Another year, another birthday. Forty eight this time. Thanks for all the well wishes. It's very appreciated.
Having kids who are 15, 12 and 9, I often get asked to explain what the good old days of my youth were like. Looking back helps me understand the life of my ancestors; my parents, grandparents and so on. My father grew up in the age of an ever shrinking globe. He was born in 1929, and is still alive today, having witnessed the conquering of air travel, making distances which were year long journeys into a series of flights over two days. The moon was something unattainable in the sky when he was a kid. Today we've actually seen close up pictures of Pluto. Distance grew smaller in his life.
His mother, my grandmother, witnessed the beginning of a northern Minnesota frontier; a wild and alien place when she was born there, it became a tamed wilderness by the time she died at 103. She was born as Roosevelt was finishing out McKinley's second term. She didn't make it to Obama's victory, but she saw the first African American man to be President actually campaigning. She saw the first cars rolling off the assembly lines, watching them move from luxury item to mandatory family need. She saw the Great Depression and was the first generation to live in the time of options, something her parents never really dreamed of.
When I look back on my life, obviously computers are the biggie. When I was a kid, computers still hadn't infiltrated the workplace. I remember my father having a job, something like "regional sales manager for applied products, midwest division," which begged to be downsized when computers started to get rolling. I remember the first wave of computers sending a lot of people to the unemployment office in the late 70's/early 80's. I remember floppy disks, and really crappy computer games, which seemed so cutting edge when they were introduced. I remember the main use of my first computer being to write letters I would still mail to my friends, feeling guilty because printing off pages was too impersonal. I remember the continued march forward in technology.
I've gotten quite a few birthday greetings via Facebook and Twitter. It is by far the most common method of wishing me a happy birthday this year. Ten years ago, as hard as this is to comprehend, it was mainly e-mail messages. Ten years before that, 1996, was the first year I had an e-mail address. Only two or three people I knew had one, so most of my birthday well wishes came either in the mail, in person or over the phone.
I remember evening newspapers, and my father demanding we all be quiet as he watched the evening news. I remember timing my phone calls to keep the cost down. I remember preparing my show for three hours (for a three hour radio show) by ensuring I was at a library with enough time to either make notes, or pay the pricy copier costs of five cents per copy. I remember my parents refusing to drive me to my best friends house five miles away, because he was "too far away for a best friend." Today, some of my kid's more regular friends live 20 miles away.
I remember the freedom we all felt with cassette tapes. I remember CD's being incredible when they were introduced, such a cleaner sound, but you couldn't record on them, so cassettes still dominated. Eventually came recordable CD's and then MP3. I can't remember the last full album I purchased. I wonder what to do with the large box of CD's I have in the garage, as my next computer probably won't even be able to play the antiquated technology.

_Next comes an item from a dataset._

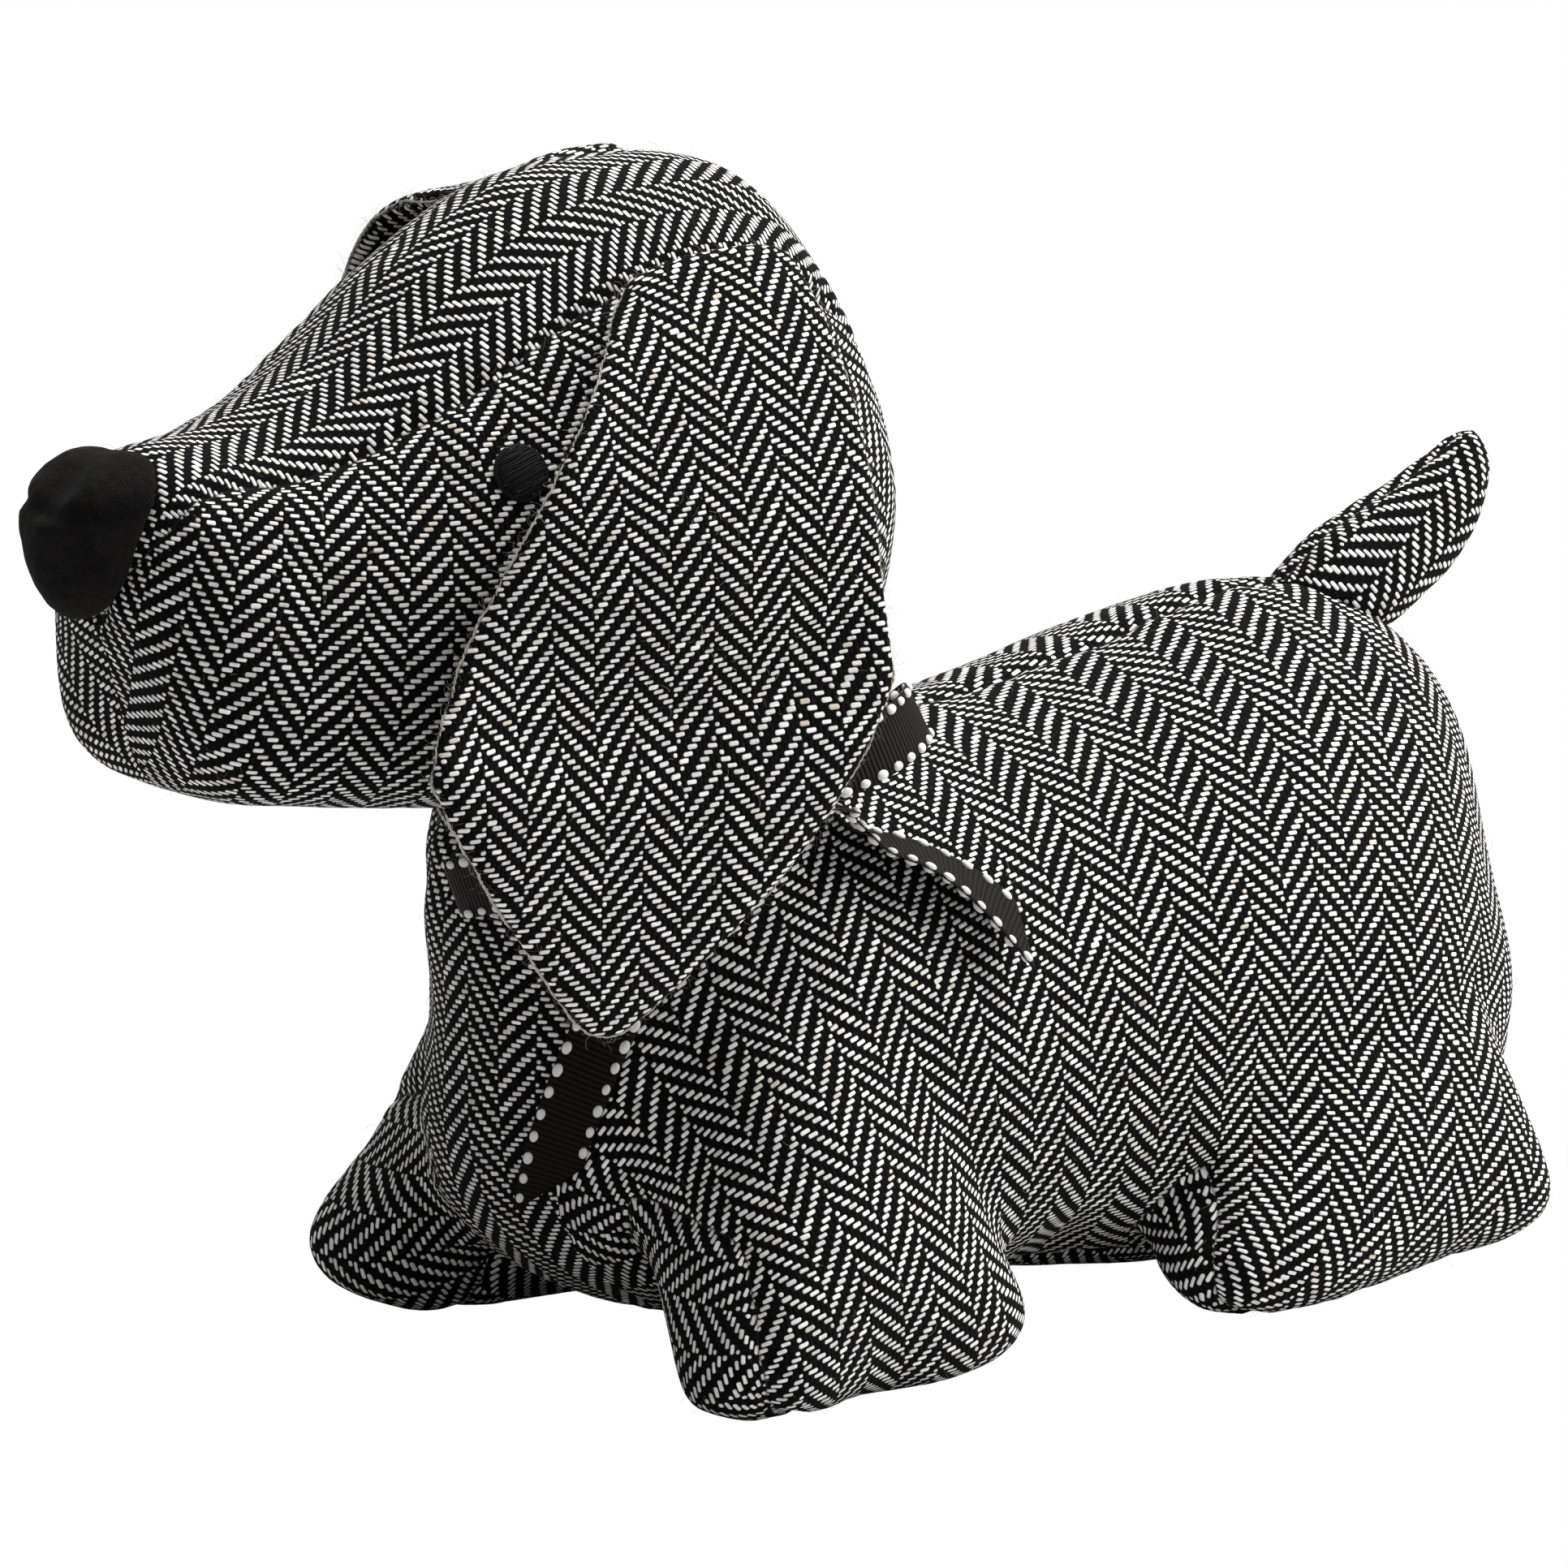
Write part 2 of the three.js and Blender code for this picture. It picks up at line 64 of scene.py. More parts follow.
def normals(piece):
    flat = np.empty(len(piece.data.vertices) * 3, np.float32)
    piece.data.vertices.foreach_get("normal", flat)
    return flat.reshape(-1, 3).astype(np.float64)


def linked(name, mesh):
    piece = bpy.data.objects.new(name, mesh)
    scene.collection.objects.link(piece)
    return piece


def applied(piece):
    graph = bpy.context.evaluated_depsgraph_get()
    solved = piece.evaluated_get(graph)
    mesh = bpy.data.meshes.new_from_object(solved, preserve_all_data_layers=True, depsgraph=graph)
    mesh.name = piece.name
    piece.modifiers.clear()
    old = piece.data
    piece.data = mesh
    bpy.data.meshes.remove(old)
    return piece


def copyOf(nodeName, name):
    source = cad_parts[nodeName]
    mesh = source.data.copy()
    mesh.materials.clear()
    for layer in list(mesh.uv_layers):
        mesh.uv_layers.remove(layer)
    bm = bmesh.new()
    bm.from_mesh(mesh)
    bmesh.ops.remove_doubles(bm, verts=bm.verts, dist=1e-6)
    bm.to_mesh(mesh)
    bm.free()
    return linked(name, mesh)


def facesOutwards(mesh):
    bm = bmesh.new()
    bm.from_mesh(mesh)
    bmesh.ops.recalc_face_normals(bm, faces=bm.faces)
    bm.to_mesh(mesh)
    bm.free()


# Gives each corner the flat place of its vertex.
def setWeave(mesh, flat):
    layer = mesh.uv_layers.new(name="weave")
    order = np.empty(len(mesh.loops), np.int32)
    mesh.loops.foreach_get("vertex_index", order)
    layer.data.foreach_set("uv", np.asarray(flat, np.float32)[order].ravel())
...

I remember watching something on TV I didn't like, or had seen twenty times before, because the other four channels had nothing on I cared for. I remember the original cable television, with 12 channels; The Weather Channel, ESPN with Australian rules football, MTV with wall to wall music, and CNN. What was I going to do with all of these viewing options? Today I have 150 channels I never watch.
I remember the joy of getting a letter in the mail, a brief update from a friend far away. I remember sitting with friends and talking without glowing rectangles always at arms reach.
I remember my mother planning out meals, with meats defrosting days before they were to be cooked. I remember the microwaves first coming into our house, and how awful the food out of them tasted. Today, many people consider warming up a microwave meal 'home cooking.'
I remember gas stations being only where you got gas, and automotive supplies. Slowly they added candy and soda, and now each one is a mini grocery store, many of them better stocked than some of the grocery stores of my youth.
I remember phones which were attached to the wall, and how the first wireless phones were only good for about 20 feet around the base, but you still felt so free!
I remember smokers EVERYWHERE! I remember smokers getting angry if a restaurant had non-smoking seating, sitting next to non-smokers, blowing smoke in their direction. Most of those people are probably long dead.
I could go on and on, but my kids mock me enough as it is. I don't want to dwell in the past. Just remember it. Remember what you can, tell it to someone, and maybe it'll help them evaluate what they need to remember, as the world they grow up in disappears right before their eyes.